ALWAYS (and I mean always too LoL) follow the Dramatic Structure and you really cannot go wrong, by having a fairly "rigid" structure - you actually "free" your imagination up - giving you the ability to insert more "flavour" into your Dungeon based Scenarios.

ACT I - The Setup

Whether you actually run the Setup as part of the Scenario, or its just there as "fluff" for the players so they know why their characters are intering the Dungeon - it should be rich and fully realized. Don't skimp of detail, don't skimp on information. There SHOULDN'T be a Villain in every game, but by the same token don't have endless streams of "lost artifacts" for the PC's to retrieve.

Other options could be - rescue a Kidnap Victim, a Lost Child, Deliver a Message, Bury an NPC's Remains, or even (as I did in one scenario) rescue a lost Cat.

ACT II - The "Meat" of the Story

Keep things fresh, don't be afraid to "roll" with the punches your players throw at you. I remember one game I ran, the Party were storming through my carefully planned Dungeon - Kicking in EVERY wooden door. It was boring for me, so when they moved onto Level II - SUDDENLY all the Doors were stone, and very heavy (there was one moment in a Pit room with a sliding stone door, the Players spent nearly an HOUR trying to get out of that room. Searching for Secret Panels, JUMPING up and down to activate pressure plates etc - it didn't occur to them to check if it slid LoL).

ACT III - The Resolution

Again, keep things fresh and exciting - Don't "force" the ending.

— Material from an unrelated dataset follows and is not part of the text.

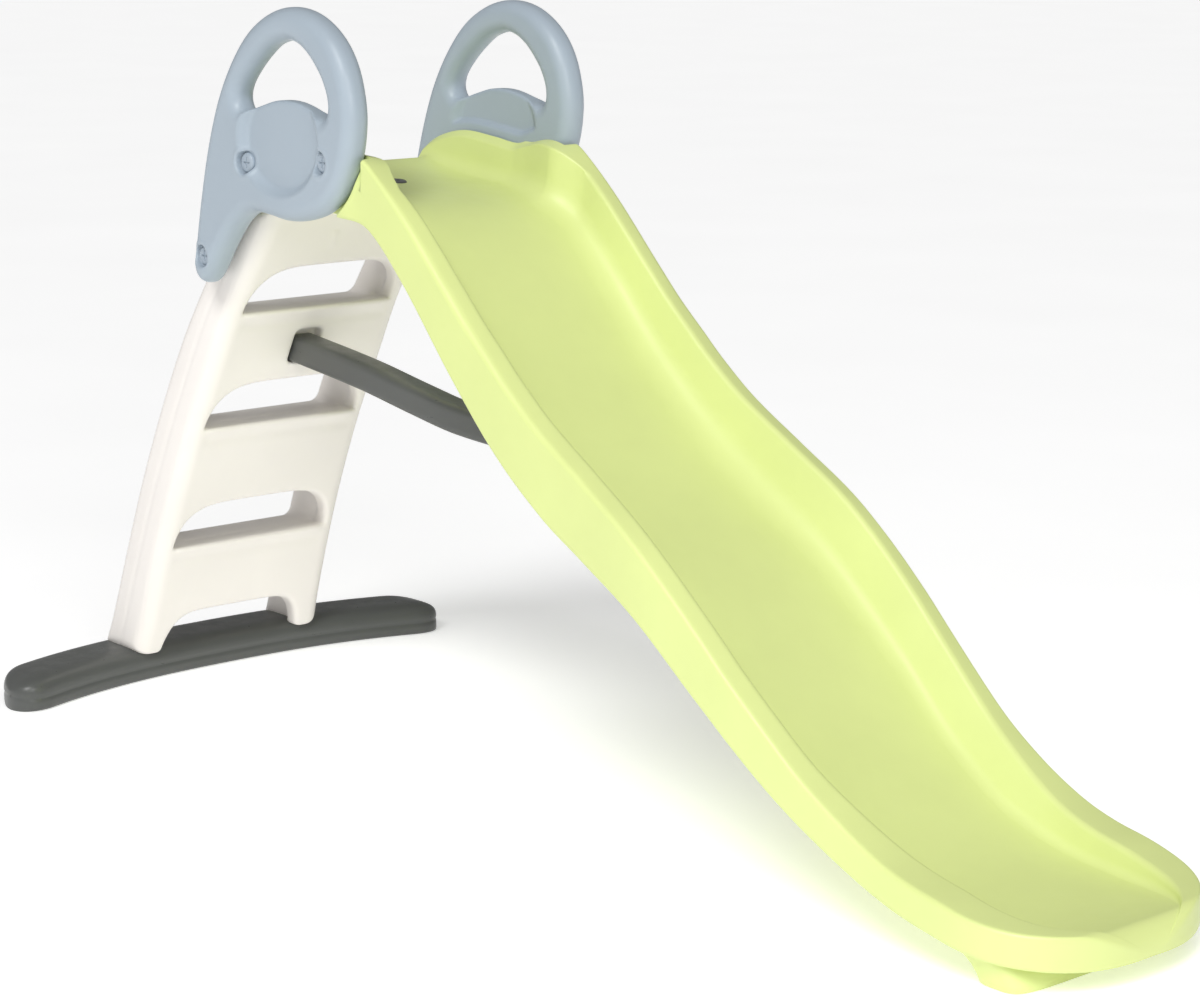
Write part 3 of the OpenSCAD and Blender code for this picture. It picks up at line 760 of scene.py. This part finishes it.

If someone Dies (a PC or beloved NPC) roll with it, play up the Pathos - ONLY ON VERY RARE OCCASIONS should you Plan to kill even an NPC. It just pisses of your Players when you do. By the same token, if your "Main Villain" (if you have one) fails to die, or manages to Escape - go with that too, then you have a Plot for later on (Revenge or Track him Down) - and never EVER get pissed off when your Players kill off a Carefully Crafted Major Villain or Monster! Thats what they are there for!!!

So, there you go - just some thoughts that I find useful and might help.